● **WHAT YOU WILL DO**:
The data below holds a line containing "core_floor();" and a line containing "points = [vertex.co"; please quote exactly those two lines and every line between them, and nothing else.

● **DATA SUPPLIED**:
--- begin ---
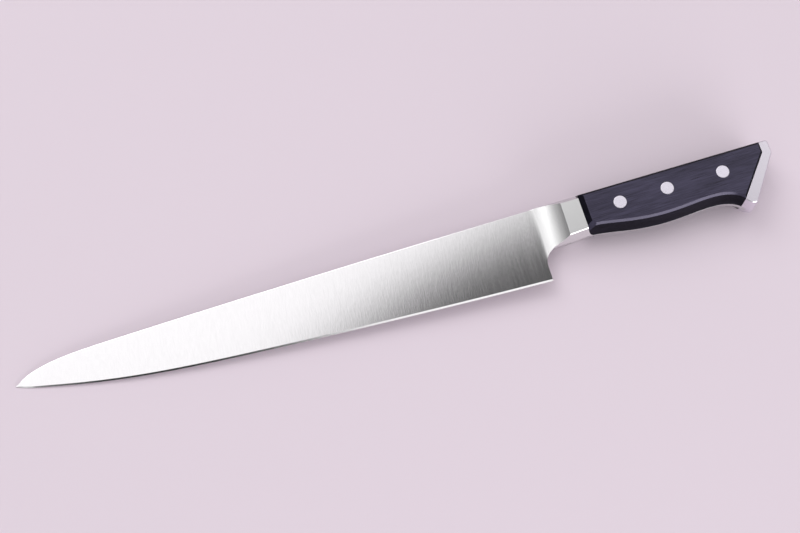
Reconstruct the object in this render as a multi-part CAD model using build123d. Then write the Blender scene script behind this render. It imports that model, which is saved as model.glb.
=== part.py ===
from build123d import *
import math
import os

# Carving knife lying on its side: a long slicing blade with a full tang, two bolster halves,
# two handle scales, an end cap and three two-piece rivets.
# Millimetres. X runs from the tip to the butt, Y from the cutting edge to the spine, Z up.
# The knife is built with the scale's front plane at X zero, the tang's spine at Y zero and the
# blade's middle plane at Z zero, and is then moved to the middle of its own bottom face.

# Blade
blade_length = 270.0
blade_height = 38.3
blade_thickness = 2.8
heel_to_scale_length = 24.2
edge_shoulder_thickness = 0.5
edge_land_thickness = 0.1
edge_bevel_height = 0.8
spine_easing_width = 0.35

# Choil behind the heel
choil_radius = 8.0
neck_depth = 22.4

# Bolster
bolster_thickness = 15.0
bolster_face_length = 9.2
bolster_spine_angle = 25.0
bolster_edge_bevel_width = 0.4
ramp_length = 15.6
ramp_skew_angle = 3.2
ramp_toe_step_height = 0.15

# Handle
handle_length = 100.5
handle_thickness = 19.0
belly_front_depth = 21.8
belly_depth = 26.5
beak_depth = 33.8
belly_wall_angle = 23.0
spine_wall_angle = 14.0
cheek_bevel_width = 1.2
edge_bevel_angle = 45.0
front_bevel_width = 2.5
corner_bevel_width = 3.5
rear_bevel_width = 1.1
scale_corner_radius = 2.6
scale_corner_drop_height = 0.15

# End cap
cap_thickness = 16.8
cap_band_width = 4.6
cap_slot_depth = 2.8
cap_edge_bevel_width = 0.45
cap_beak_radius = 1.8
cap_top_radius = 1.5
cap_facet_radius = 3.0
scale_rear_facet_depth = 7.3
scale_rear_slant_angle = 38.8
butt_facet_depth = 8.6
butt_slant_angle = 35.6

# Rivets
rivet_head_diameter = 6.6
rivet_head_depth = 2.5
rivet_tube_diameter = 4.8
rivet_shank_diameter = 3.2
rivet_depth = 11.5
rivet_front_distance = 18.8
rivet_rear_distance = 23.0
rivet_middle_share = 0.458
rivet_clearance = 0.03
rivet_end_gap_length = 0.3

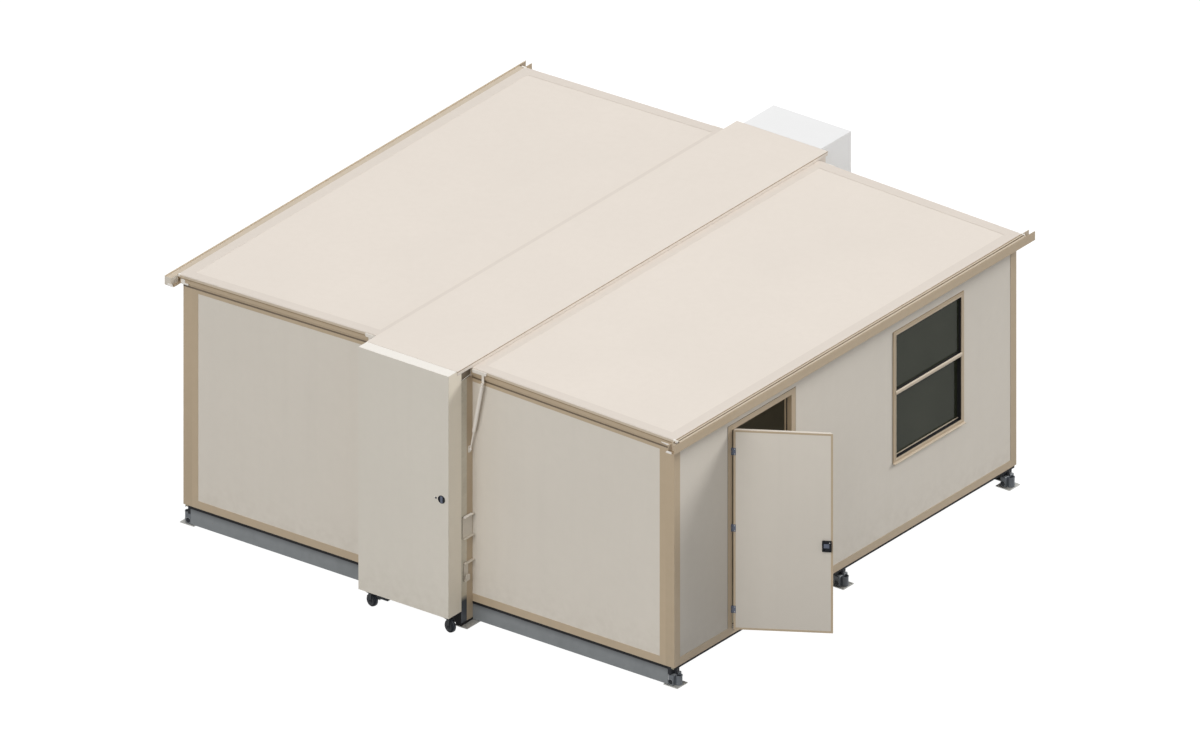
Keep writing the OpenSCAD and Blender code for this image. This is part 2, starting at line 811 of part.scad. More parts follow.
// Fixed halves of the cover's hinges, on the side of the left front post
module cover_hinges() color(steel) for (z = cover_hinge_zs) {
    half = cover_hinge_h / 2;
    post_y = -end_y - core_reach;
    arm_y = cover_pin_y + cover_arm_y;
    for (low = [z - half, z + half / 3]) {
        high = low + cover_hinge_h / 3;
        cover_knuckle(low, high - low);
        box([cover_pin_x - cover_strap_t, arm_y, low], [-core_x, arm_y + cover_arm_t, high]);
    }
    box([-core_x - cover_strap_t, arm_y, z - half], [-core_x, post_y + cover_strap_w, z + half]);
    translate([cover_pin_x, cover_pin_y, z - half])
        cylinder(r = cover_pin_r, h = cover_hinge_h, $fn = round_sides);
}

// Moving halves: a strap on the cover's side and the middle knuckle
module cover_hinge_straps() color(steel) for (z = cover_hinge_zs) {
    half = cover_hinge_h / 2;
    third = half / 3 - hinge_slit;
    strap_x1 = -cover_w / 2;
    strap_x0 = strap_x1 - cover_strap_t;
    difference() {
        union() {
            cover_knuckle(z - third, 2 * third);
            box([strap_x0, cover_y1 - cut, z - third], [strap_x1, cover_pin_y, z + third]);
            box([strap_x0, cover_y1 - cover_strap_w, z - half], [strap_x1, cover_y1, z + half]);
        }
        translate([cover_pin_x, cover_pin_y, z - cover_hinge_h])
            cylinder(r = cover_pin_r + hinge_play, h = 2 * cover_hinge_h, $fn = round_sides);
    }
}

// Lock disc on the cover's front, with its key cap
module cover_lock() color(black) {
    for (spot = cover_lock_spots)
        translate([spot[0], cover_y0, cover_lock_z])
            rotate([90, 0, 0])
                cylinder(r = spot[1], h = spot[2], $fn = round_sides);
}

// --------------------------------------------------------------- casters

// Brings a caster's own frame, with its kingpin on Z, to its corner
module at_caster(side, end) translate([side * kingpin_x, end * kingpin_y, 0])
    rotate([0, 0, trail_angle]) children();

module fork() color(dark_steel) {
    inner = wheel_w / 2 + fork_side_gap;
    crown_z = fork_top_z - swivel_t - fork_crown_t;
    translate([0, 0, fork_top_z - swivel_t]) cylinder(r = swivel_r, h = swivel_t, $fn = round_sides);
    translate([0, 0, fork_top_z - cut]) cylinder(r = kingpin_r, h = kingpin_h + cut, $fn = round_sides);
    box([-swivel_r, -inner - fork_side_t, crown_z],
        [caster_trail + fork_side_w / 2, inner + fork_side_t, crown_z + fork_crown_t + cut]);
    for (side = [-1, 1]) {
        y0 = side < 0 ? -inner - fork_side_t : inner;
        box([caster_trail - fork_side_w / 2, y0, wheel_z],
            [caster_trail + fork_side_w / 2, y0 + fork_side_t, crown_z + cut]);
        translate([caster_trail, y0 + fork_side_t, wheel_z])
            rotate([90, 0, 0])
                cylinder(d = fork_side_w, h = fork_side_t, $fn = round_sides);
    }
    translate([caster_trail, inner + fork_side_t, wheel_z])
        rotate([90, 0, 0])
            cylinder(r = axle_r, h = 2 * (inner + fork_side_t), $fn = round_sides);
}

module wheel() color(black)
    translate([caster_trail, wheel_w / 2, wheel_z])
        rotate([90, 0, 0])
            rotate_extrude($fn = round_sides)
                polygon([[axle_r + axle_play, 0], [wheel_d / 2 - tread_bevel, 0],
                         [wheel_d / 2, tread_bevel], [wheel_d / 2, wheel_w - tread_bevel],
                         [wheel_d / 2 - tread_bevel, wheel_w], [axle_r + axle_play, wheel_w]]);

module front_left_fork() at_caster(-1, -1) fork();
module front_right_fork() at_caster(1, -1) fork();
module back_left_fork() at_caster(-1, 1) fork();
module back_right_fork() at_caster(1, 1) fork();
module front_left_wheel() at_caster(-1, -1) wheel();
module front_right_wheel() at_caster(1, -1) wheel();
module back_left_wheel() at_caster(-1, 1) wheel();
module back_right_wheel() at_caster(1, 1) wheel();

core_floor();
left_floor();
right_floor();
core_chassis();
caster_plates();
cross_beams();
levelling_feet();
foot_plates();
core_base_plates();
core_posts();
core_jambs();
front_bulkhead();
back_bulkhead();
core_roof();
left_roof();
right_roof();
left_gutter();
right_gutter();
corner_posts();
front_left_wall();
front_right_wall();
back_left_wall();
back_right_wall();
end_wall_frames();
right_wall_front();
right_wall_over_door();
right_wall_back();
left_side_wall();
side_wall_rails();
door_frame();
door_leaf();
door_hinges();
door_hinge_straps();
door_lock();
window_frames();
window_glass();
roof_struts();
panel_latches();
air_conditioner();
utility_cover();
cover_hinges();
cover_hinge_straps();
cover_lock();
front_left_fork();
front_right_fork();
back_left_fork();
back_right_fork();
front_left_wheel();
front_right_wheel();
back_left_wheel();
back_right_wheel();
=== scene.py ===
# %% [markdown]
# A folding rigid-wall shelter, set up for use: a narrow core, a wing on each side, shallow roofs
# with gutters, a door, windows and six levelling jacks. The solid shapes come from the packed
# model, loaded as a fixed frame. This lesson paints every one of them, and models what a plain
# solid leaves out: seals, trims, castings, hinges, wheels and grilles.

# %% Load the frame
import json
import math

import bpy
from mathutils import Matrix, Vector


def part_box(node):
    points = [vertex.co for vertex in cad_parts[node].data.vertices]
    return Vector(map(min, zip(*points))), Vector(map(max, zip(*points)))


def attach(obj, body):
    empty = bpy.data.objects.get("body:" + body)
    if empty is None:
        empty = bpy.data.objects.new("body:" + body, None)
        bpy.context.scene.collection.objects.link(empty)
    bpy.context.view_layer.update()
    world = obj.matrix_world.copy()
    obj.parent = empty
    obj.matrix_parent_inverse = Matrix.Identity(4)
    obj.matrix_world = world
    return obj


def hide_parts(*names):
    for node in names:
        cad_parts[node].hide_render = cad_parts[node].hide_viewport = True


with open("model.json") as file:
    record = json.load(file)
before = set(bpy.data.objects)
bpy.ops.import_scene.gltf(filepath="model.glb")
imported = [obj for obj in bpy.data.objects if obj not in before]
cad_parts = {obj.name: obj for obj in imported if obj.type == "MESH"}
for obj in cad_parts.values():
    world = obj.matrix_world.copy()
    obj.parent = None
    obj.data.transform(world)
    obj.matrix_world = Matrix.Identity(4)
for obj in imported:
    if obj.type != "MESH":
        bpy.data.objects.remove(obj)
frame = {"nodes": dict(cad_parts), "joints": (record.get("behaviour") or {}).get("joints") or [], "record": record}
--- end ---
● **THE ANSWER**:
core_floor();
left_floor();
right_floor();
core_chassis();
caster_plates();
cross_beams();
levelling_feet();
foot_plates();
core_base_plates();
core_posts();
core_jambs();
front_bulkhead();
back_bulkhead();
core_roof();
left_roof();
right_roof();
left_gutter();
right_gutter();
corner_posts();
front_left_wall();
front_right_wall();
back_left_wall();
back_right_wall();
end_wall_frames();
right_wall_front();
right_wall_over_door();
right_wall_back();
left_side_wall();
side_wall_rails();
door_frame();
door_leaf();
door_hinges();
door_hinge_straps();
door_lock();
window_frames();
window_glass();
roof_struts();
panel_latches();
air_conditioner();
utility_cover();
cover_hinges();
cover_hinge_straps();
cover_lock();
front_left_fork();
front_right_fork();
back_left_fork();
back_right_fork();
front_left_wheel();
front_right_wheel();
back_left_wheel();
back_right_wheel();
=== scene.py ===
# %% [markdown]
# A folding rigid-wall shelter, set up for use: a narrow core, a wing on each side, shallow roofs
# with gutters, a door, windows and six levelling jacks. The solid shapes come from the packed
# model, loaded as a fixed frame. This lesson paints every one of them, and models what a plain
# solid leaves out: seals, trims, castings, hinges, wheels and grilles.

# %% Load the frame
import json
import math

import bpy
from mathutils import Matrix, Vector


def part_box(node):
    points = [vertex.co for vertex in cad_parts[node].data.vertices]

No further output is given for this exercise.